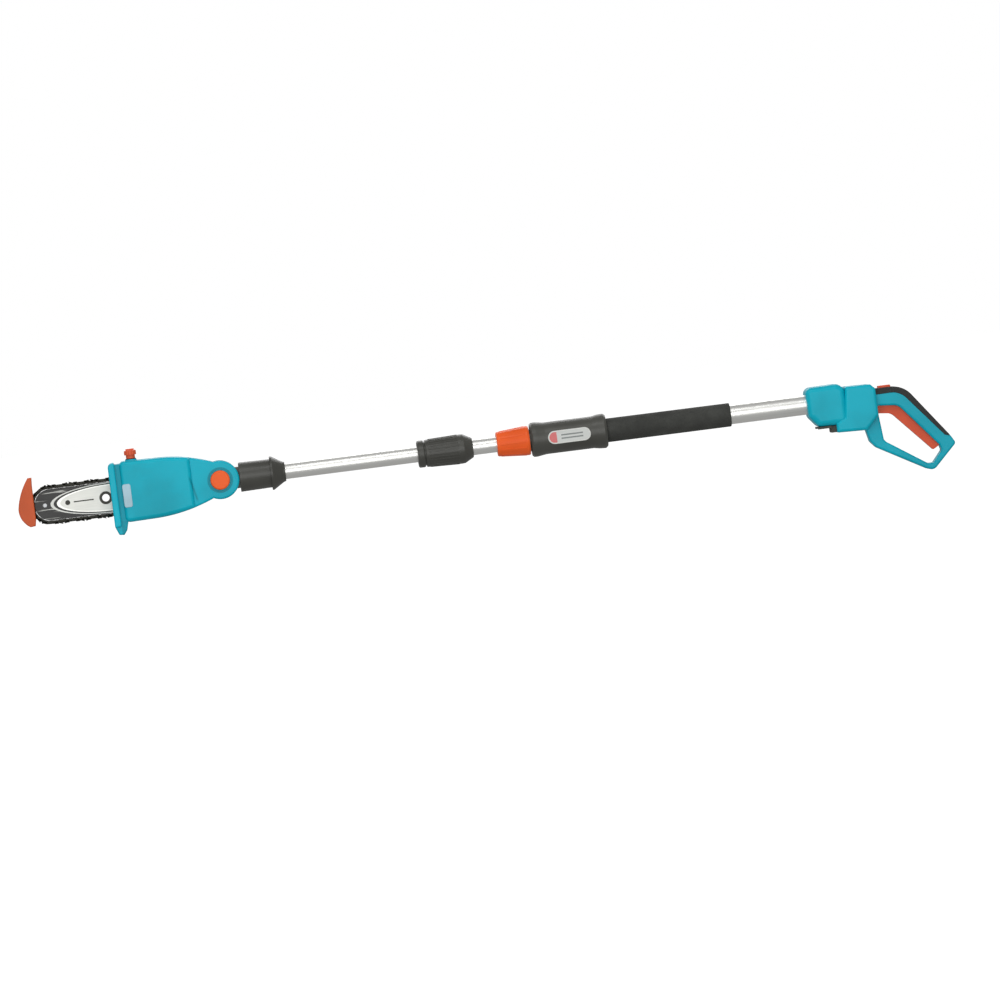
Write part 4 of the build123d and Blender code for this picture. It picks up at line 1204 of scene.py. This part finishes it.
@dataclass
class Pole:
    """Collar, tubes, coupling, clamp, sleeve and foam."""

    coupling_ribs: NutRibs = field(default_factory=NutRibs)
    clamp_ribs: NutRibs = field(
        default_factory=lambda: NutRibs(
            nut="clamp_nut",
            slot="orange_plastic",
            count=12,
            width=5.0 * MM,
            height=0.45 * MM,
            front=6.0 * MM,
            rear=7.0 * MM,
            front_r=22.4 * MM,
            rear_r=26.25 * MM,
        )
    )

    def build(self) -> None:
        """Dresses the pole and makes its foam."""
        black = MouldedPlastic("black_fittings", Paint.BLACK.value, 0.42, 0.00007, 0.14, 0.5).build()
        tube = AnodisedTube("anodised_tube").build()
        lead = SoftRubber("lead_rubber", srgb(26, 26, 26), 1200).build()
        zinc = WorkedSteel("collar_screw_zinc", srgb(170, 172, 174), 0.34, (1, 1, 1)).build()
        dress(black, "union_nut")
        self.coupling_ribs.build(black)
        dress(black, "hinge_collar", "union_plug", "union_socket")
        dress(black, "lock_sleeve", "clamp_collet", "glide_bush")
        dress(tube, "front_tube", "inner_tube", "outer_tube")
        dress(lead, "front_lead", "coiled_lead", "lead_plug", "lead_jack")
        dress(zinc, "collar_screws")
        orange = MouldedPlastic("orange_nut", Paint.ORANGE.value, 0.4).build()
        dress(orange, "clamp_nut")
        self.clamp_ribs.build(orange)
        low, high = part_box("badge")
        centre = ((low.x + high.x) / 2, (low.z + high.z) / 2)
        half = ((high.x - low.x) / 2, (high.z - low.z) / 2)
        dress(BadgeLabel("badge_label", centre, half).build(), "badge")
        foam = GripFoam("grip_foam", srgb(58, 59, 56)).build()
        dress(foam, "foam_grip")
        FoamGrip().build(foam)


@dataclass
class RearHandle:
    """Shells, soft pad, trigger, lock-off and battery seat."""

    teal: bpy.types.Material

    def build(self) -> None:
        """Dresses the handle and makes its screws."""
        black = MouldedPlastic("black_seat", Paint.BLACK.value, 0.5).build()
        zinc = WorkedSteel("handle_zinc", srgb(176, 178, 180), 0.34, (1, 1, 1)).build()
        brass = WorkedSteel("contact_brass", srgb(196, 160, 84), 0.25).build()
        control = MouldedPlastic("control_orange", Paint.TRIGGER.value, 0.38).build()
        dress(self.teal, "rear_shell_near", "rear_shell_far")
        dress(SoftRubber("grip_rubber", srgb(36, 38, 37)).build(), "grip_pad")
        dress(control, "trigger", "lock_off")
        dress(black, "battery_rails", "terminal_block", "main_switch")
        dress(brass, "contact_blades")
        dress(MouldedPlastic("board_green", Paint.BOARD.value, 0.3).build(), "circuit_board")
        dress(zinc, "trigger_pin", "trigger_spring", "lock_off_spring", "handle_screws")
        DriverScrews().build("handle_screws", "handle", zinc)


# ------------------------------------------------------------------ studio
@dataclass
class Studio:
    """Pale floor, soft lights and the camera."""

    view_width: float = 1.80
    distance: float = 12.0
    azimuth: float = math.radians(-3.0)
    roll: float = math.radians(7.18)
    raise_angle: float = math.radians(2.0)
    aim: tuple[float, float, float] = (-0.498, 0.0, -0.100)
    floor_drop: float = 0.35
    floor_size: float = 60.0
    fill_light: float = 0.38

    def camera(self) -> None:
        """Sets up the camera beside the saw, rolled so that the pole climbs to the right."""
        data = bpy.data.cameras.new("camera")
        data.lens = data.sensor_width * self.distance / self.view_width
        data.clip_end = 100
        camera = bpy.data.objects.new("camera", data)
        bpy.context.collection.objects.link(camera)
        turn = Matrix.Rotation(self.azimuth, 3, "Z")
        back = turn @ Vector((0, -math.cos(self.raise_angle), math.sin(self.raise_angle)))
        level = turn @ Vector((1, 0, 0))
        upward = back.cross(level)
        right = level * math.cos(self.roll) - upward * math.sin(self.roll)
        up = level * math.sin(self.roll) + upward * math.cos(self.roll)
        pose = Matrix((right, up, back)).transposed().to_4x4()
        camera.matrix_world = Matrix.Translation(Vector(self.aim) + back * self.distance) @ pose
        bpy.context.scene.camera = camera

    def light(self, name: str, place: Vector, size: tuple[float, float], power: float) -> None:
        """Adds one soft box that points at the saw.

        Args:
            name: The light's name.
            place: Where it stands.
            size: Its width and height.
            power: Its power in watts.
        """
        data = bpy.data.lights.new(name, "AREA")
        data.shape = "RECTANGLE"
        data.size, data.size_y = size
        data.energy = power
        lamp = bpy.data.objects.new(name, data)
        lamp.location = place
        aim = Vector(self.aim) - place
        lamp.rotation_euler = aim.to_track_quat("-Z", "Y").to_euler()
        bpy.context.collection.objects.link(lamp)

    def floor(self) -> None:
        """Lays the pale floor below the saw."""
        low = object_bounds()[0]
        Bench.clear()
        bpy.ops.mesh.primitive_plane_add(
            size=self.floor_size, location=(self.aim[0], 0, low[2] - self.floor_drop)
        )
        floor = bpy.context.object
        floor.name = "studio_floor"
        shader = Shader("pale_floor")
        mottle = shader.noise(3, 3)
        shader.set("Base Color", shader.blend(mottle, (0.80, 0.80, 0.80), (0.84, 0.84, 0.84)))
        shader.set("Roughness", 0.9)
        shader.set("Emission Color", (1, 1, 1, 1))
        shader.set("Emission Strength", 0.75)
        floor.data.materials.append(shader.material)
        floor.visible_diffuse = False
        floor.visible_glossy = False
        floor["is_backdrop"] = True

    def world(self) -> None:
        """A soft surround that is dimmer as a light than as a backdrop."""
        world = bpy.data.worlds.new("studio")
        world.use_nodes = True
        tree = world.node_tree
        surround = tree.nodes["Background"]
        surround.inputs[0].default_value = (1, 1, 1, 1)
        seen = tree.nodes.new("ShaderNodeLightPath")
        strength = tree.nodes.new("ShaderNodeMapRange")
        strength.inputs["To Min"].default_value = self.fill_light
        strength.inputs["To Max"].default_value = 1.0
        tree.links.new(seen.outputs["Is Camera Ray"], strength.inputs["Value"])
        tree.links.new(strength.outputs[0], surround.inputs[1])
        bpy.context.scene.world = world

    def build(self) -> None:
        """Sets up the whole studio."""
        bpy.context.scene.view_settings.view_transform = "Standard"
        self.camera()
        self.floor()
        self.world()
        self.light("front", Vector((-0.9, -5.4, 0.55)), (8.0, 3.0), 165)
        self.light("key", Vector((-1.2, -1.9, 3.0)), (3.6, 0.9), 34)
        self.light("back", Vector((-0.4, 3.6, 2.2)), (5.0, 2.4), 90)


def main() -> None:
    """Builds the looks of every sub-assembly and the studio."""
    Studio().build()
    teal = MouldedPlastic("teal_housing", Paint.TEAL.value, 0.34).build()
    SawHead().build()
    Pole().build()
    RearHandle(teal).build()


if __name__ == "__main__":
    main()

::::

### Prompt
Lines from the beginning of the data above through the line containing "coupling, clamp, sleeve" are to be returned exactly, and no others.

### Final answer
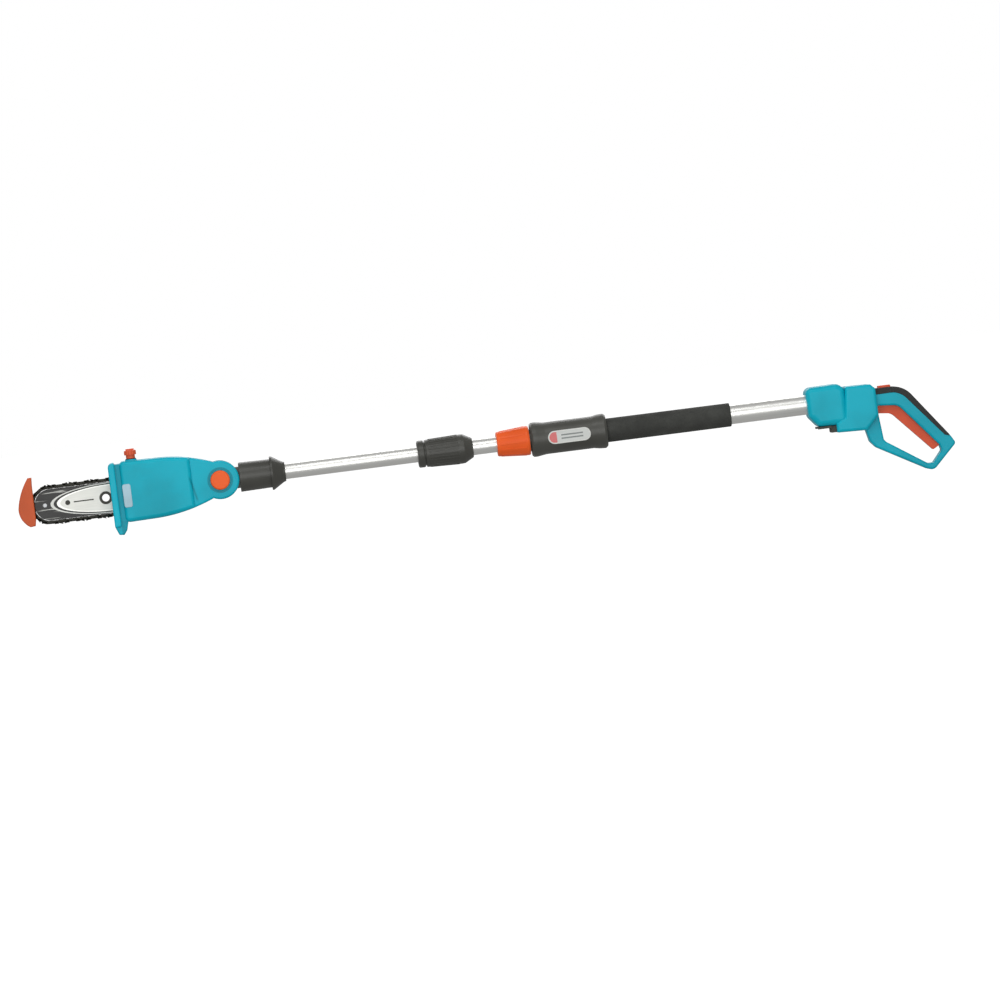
Write part 4 of the build123d and Blender code for this picture. It picks up at line 1204 of scene.py. This part finishes it.
@dataclass
class Pole:
    """Collar, tubes, coupling, clamp, sleeve and foam."""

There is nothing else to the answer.